Aim of the exercise:
Copy every line in which the string "slide" occurs.

Supplied data:

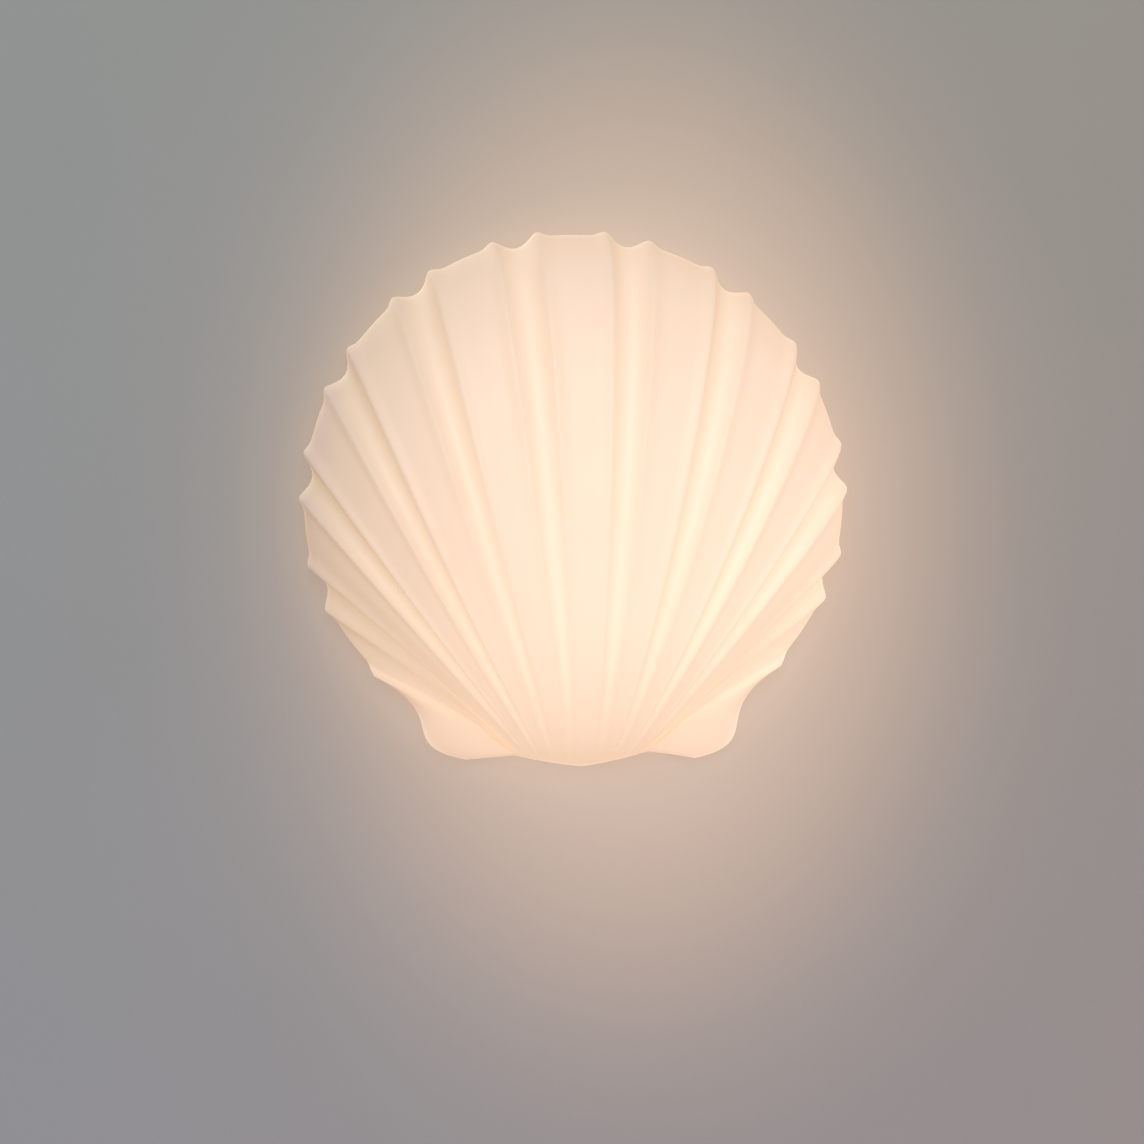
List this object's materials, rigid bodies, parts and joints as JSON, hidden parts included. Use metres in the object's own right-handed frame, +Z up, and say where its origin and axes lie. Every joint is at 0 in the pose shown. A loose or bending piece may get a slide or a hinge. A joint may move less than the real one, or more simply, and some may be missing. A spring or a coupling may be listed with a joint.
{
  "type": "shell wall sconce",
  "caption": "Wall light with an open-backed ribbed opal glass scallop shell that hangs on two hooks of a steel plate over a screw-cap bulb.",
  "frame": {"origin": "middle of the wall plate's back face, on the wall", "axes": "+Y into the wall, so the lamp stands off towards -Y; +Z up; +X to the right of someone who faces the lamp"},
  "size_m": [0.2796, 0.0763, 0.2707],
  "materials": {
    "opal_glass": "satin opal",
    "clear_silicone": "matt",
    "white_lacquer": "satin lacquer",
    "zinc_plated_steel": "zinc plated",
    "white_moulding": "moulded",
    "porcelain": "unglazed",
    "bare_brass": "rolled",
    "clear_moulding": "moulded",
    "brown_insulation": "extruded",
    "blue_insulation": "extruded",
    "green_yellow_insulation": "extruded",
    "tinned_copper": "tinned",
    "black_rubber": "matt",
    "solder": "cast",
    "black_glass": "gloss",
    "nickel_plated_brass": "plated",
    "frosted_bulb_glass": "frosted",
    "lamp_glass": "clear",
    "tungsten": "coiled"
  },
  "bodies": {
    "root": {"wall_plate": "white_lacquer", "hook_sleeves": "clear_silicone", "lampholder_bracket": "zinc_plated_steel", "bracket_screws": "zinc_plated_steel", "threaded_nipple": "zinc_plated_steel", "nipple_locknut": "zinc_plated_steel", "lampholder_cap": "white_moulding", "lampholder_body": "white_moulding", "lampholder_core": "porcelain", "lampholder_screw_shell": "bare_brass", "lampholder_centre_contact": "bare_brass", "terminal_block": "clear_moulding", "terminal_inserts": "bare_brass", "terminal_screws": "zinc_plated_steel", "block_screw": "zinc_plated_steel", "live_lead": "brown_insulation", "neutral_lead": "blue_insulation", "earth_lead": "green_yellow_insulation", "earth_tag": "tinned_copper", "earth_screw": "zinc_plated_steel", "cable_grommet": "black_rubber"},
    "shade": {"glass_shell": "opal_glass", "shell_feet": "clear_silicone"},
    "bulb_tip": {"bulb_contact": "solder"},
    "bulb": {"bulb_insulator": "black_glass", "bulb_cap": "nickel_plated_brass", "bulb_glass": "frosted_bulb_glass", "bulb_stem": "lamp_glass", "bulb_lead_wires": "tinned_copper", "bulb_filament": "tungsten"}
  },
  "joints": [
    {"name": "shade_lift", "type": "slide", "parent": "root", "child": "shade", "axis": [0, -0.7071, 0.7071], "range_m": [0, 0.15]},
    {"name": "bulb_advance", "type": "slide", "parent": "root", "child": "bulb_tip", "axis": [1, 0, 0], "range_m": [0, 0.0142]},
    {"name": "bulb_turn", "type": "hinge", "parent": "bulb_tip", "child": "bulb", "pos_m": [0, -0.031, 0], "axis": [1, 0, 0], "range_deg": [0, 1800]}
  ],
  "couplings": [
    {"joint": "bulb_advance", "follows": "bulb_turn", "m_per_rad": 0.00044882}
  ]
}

In response:
List this object's materials, rigid bodies, parts and joints as JSON, hidden parts included. Use metres in the object's own right-handed frame, +Z up, and say where its origin and axes lie. Every joint is at 0 in the pose shown. A loose or bending piece may get a slide or a hinge. A joint may move less than the real one, or more simply, and some may be missing. A spring or a coupling may be listed with a joint.
    {"name": "shade_lift", "type": "slide", "parent": "root", "child": "shade", "axis": [0, -0.7071, 0.7071], "range_m": [0, 0.15]},
    {"name": "bulb_advance", "type": "slide", "parent": "root", "child": "bulb_tip", "axis": [1, 0, 0], "range_m": [0, 0.0142]},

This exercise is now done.